Raytheon RACR ve Northrop Grumman SABR radarları ile özellikle F-16 ve F/A-18C kullanıcılarının modernizasyon ihtiyaçlarını hedef almaktalar.

Date Posted: 20-Oct-2009

International Defence Review

Raytheon advances F-16 integration testing of new AESA radar

Gareth Jennings

Raytheon is currently undertaking the second integration testing phase of its AN/APG-79 active electronically scanned array (AESA)-derived radar upgrade for the Lockheed Martin F-16 Fighting Falcon, a company spokesperson told Jane's on 19 October.

Dave Goold, Director Business Development, Tactical Airborne Systems for Raytheon Space and Airborne Systems division, said that work on the second integration testing phase of the Raytheon Advanced Combat Radar (RACR) started on 12 October and is set to run until 26 October.

According to Goold, the company is using this testing phase "to develop the radar software modes that we feel the customers are going to be asking for". The work is being carried out at the Lockheed Martin Systems Integration Laboratory (SIL) in Fort Worth, Texas.

The first series of software integration tests, which were performed at SIL in 2008, focused on ensuring that the RACR (which has been adapted and scaled from AN/APG-79 as fitted to the Boeing F/A-18E/F Super Hornet and EA-18G Growler) could integrate with the F-16's mission computer and software, as well as demonstrating the air-to-air and synthetic aperture radar (SAR) modes that are possible with the radar. Goold said the company did this "seamlessly".

Flight-testing of the production-representative hardware (which has about 90 per cent commonality with the AN/APG-79) is set to begin in the first half of 2010, at a location in the United States that will be determined according to aircraft availability.

According to Goold, the biggest difference between the RACR and other F-16 AESA options in development - such as the Northrop Grumman Scalable Agile Beam Radar (SABR) - is that the production-representative hardware for the RACR is already available and has been approved for export by the US government.

Referring to the Northrop Grumman AN/APG-80 AESA fitted to the United Arab Emirates F-16 Block 60 aircraft, Goold said "the difference between [the] APG-80 and RACR is generational". The AN/APG-80 utilises an older brick-based array that is larger, heavier and requires more cooling than the tile-array of the RACR. The RACR is designed to be fully compatible with a host aircraft's power and cooling systems.

Additionally, the AN/APG-80 is a Block 60-specific solution and not suitable for the Block 52 aircraft currently rolling off the production line, or the thousands of older aircraft which might be retrofitted with an AESA.

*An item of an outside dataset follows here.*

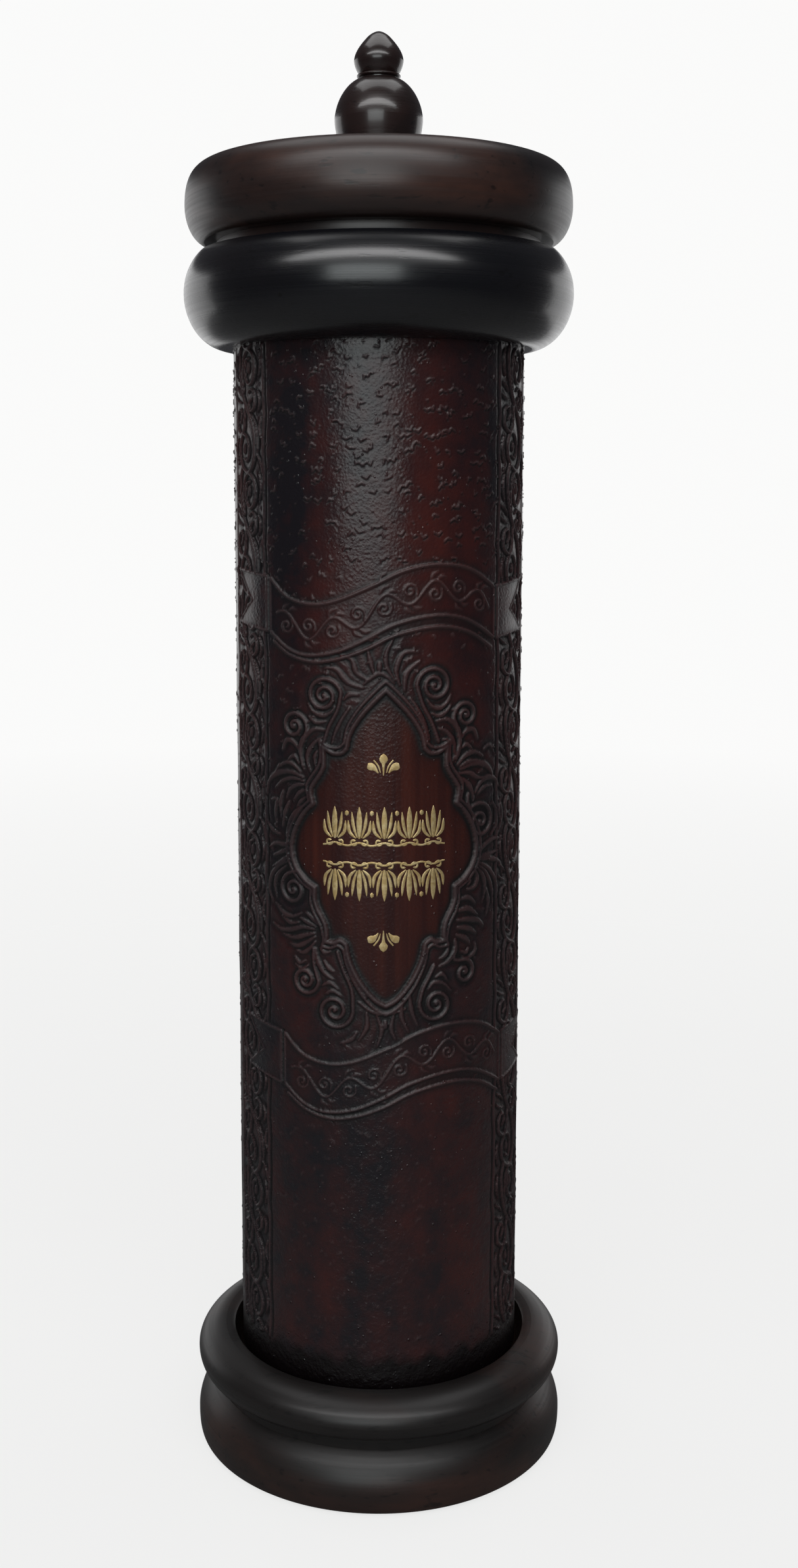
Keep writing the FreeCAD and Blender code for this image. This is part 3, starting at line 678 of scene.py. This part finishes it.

A further advantage of the RACR is that it is a flight-line replaceable system. To this end, Raytheon has twice demonstrated installing the systems on the flight line. During one of these demonstrations, the company did a fit-check on an F-16 at Edwards Air Force Base where it installed the necessary hardware in under an hour.

Raytheon has identified a global market of approximately 2,000 aircraft that could benefit from a RACR retrofit. To date, the company has received "firm interest" from the US Air Force (USAF), said Goold, and the US government has given classified briefings on the system to both Greece and South Korea.

Goold said that the USAF interest is dependent on the outcome of the upcoming Quadrennial Defense Review, but added that the company has briefed the service "and can meet any schedule they might have for the introduction of the RACR onto their F-16s".

He added that there has also been interest shown in the RACR from domestic and international customers of the baseline F/A-18 aircraft. Operators such as the US Navy, US Marine Corps, Finland and Switzerland will be using these aircraft out to beyond 2020 and Raytheon feels that the RACR could help address any obsolescence issues that these legacy platforms might encounter.

Raytheon can meet the delivery time for a new-build F-16 Block 52 aircraft based on the lead time required to build a new fighter. For a retrofit, the company can install a RACR into an F-16 based on the notional lead time needed to build the radar hardware. "We can meet any schedule that a customer puts down for the delivery of retrofit aircraft", Goold said.

The RACR has not yet received an 'AN/APG' designation from the USAF. However, as the air force allocates such designations sequentially it is likely that RACR's will follow on from the latest AN/APG-82 for the USAF's Boeing F-15E Strike Eagle.